I quietly, in the power of that no, which I said by the Holy Spirit to those temptations, went upstairs without any flare of woundedness. I didn’t, in a poor, wimpy, wounded way, try and make them feel bad. I just quietly went upstairs to my study, and that’s not unusual, and I made war.
I turned my mind, and my heart, by the power of God in his Spirit, toward the promises of God, and the surety of the cross, and the love of my Father, and the wealth of my inheritance, and the blessing of that Lord’s day which he had poured out earlier that morning, and the patience of Christ, and the fact that my wife and daughter in their own minds were not snubbing me.

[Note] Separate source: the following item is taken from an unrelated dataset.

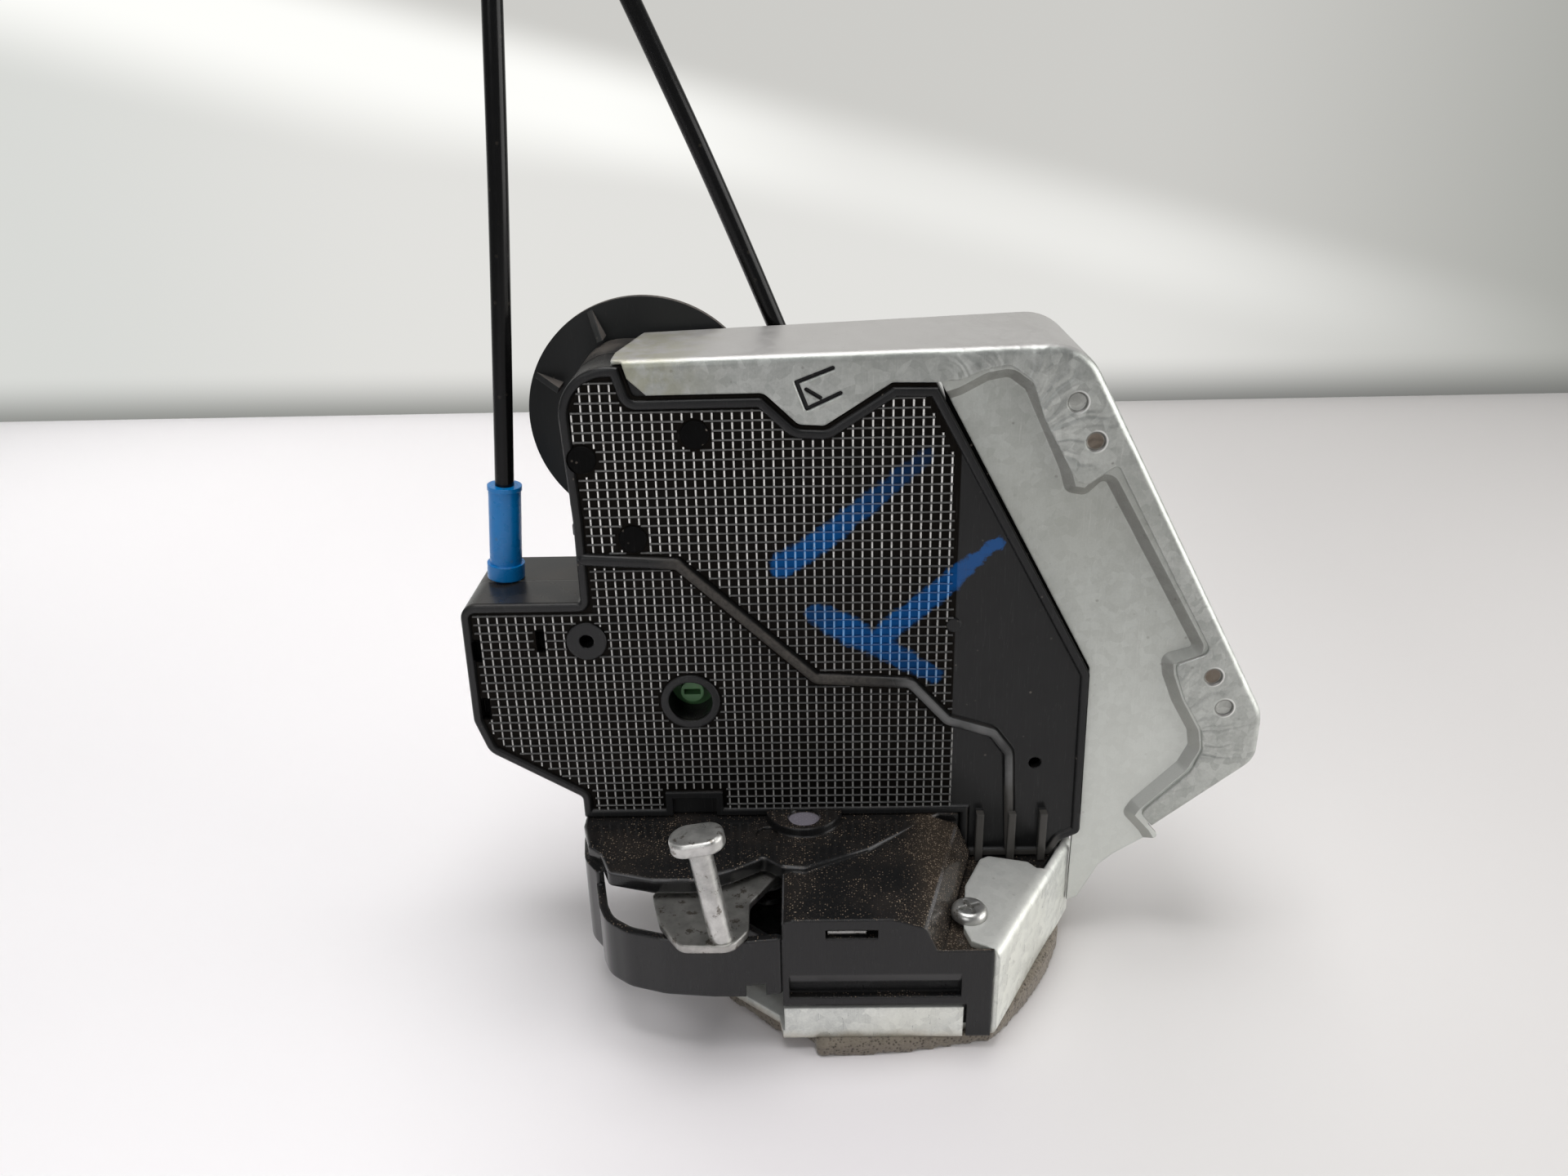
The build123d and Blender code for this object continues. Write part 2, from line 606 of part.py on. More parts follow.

I held those truths before my eyes, and I beat down the anger, self-pity, blaming, and sullenness. I beat it down and beat it down until it died.
Later that night, I went downstairs, and I mentioned to Noël — in a way I never would’ve been able to before, without any subtle innuendo and in a non-condemning tone, which was a miracle — I mentioned that I was surprised we didn’t do anything together. We just quietly worked it out.
Compared to the way things used to go, it was an amazing victory.
Act the Miracle
Yes, it would be far better if there were no war in John Piper’s soul at all against such rising selfishness, self-pity, anger, sulking, and sullenness. Yes, that would be better.
It will be that way, and has been some days. But oh, how I thank God that he breaks the power of canceled sin, and he does it sometimes through our Spirit-empowered battle with our own temptation in fear and trembling, because God himself works it in us.
That’s what I pray for Christopher in his marriage and his battle with sullenness. Christopher, I pray that you would reckon your sin canceled, and then you would carry it into a room somewhere, and you would hammer on it for an hour by the promises of God.